- [Objective]: Select every line below containing the word "with".
· · ·
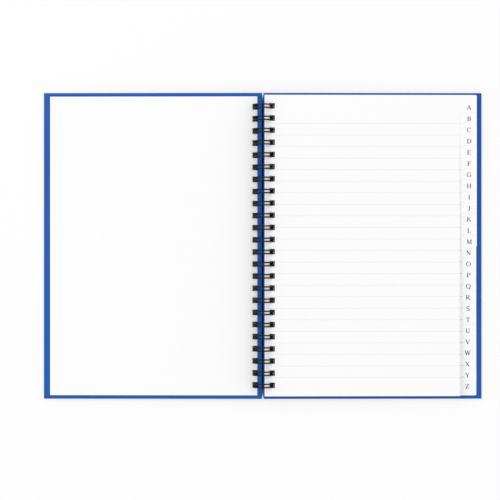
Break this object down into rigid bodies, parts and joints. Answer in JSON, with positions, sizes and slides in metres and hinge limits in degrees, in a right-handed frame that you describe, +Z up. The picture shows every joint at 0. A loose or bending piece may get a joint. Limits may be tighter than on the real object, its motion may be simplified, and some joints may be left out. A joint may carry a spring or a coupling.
{
  "type": "indexed notebook",
  "caption": "Hardcover A5 notebook with a step-cut alphabetical index, lying open on a black twin-wire binding.",
  "frame": {"origin": "on the table, in the middle of the open notebook, under the axis of the binding rings", "axes": "+X from the spine to the fore-edge of the right-hand half, +Y from tail to head along the spine, +Z up from the table"},
  "size_m": [0.3072, 0.2144, 0.015],
  "materials": {
    "black_wire": "black nylon-coated steel wire, satin",
    "blue_wrap": "printed blue paper with a matt film",
    "grey_board": "raw grey board",
    "white_paper": "white uncoated paper"
  },
  "bodies": {
    "back_cover": {"back_cover_wrap": "blue_wrap", "back_board": "grey_board", "back_endpaper": "white_paper"},
    "front_cover": {"front_cover_wrap": "blue_wrap", "front_board": "grey_board", "front_endpaper": "white_paper"},
    "wire": {"binding_wire": "black_wire"},
    "leaves_ab": {"index_leaves_ab": "white_paper"},
    "leaves_cd": {"index_leaves_cd": "white_paper"},
    "leaves_ef": {"index_leaves_ef": "white_paper"},
    "leaves_gh": {"index_leaves_gh": "white_paper"},
    "leaves_ij": {"index_leaves_ij": "white_paper"},
    "leaves_kl": {"index_leaves_kl": "white_paper"},
    "leaves_mn": {"index_leaves_mn": "white_paper"},
    "leaves_op": {"index_leaves_op": "white_paper"},
    "leaves_qr": {"index_leaves_qr": "white_paper"},
    "leaves_st": {"index_leaves_st": "white_paper"},
    "leaves_uv": {"index_leaves_uv": "white_paper"},
    "leaves_wx": {"index_leaves_wx": "white_paper"},
    "leaves_yz": {"index_leaves_yz": "white_paper"}
  },
  "joints": [
    {"name": "front_cover_turn", "type": "hinge", "parent": "back_cover", "child": "front_cover", "pos_m": [0, 0, 0.0075], "axis": [0, -1, 0], "range_deg": [-181.73, 0]},
    {"name": "wire_turn", "type": "hinge", "parent": "back_cover", "child": "wire", "pos_m": [0, 0, 0.0075], "axis": [0, -1, 0], "range_deg": [-15, 15]},
    {"name": "turn_leaves_yz", "type": "hinge", "parent": "back_cover", "child": "leaves_yz", "pos_m": [0, 0, 0.0075], "axis": [0, -1, 0], "range_deg": [0, 180]},
    {"name": "turn_leaves_wx", "type": "hinge", "parent": "leaves_yz", "child": "leaves_wx", "pos_m": [0, 0, 0.0075], "axis": [0, -1, 0], "range_deg": [0, 180]},
    {"name": "turn_leaves_uv", "type": "hinge", "parent": "leaves_wx", "child": "leaves_uv", "pos_m": [0, 0, 0.0075], "axis": [0, -1, 0], "range_deg": [0, 180]},
    {"name": "turn_leaves_st", "type": "hinge", "parent": "leaves_uv", "child": "leaves_st", "pos_m": [0, 0, 0.0075], "axis": [0, -1, 0], "range_deg": [0, 180]},
    {"name": "turn_leaves_qr", "type": "hinge", "parent": "leaves_st", "child": "leaves_qr", "pos_m": [0, 0, 0.0075], "axis": [0, -1, 0], "range_deg": [0, 180]},
    {"name": "turn_leaves_op", "type": "hinge", "parent": "leaves_qr", "child": "leaves_op", "pos_m": [0, 0, 0.0075], "axis": [0, -1, 0], "range_deg": [0, 180]},
    {"name": "turn_leaves_mn", "type": "hinge", "parent": "leaves_op", "child": "leaves_mn", "pos_m": [0, 0, 0.0075], "axis": [0, -1, 0], "range_deg": [0, 180]},
    {"name": "turn_leaves_kl", "type": "hinge", "parent": "leaves_mn", "child": "leaves_kl", "pos_m": [0, 0, 0.0075], "axis": [0, -1, 0], "range_deg": [0, 180]},
    {"name": "turn_leaves_ij", "type": "hinge", "parent": "leaves_kl", "child": "leaves_ij", "pos_m": [0, 0, 0.0075], "axis": [0, -1, 0], "range_deg": [0, 180]},
    {"name": "turn_leaves_gh", "type": "hinge", "parent": "leaves_ij", "child": "leaves_gh", "pos_m": [0, 0, 0.0075], "axis": [0, -1, 0], "range_deg": [0, 180]},
    {"name": "turn_leaves_ef", "type": "hinge", "parent": "leaves_gh", "child": "leaves_ef", "pos_m": [0, 0, 0.0075], "axis": [0, -1, 0], "range_deg": [0, 180]},
    {"name": "turn_leaves_cd", "type": "hinge", "parent": "leaves_ef", "child": "leaves_cd", "pos_m": [0, 0, 0.0075], "axis": [0, -1, 0], "range_deg": [0, 180]},
    {"name": "turn_leaves_ab", "type": "hinge", "parent": "leaves_cd", "child": "leaves_ab", "pos_m": [0, 0, 0.0075], "axis": [0, -1, 0], "range_deg": [0, 180]}
  ]
}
· · ·
- [Answer]:
Break this object down into rigid bodies, parts and joints. Answer in JSON, with positions, sizes and slides in metres and hinge limits in degrees, in a right-handed frame that you describe, +Z up. The picture shows every joint at 0. A loose or bending piece may get a joint. Limits may be tighter than on the real object, its motion may be simplified, and some joints may be left out. A joint may carry a spring or a coupling.
  "caption": "Hardcover A5 notebook with a step-cut alphabetical index, lying open on a black twin-wire binding.",
    "blue_wrap": "printed blue paper with a matt film",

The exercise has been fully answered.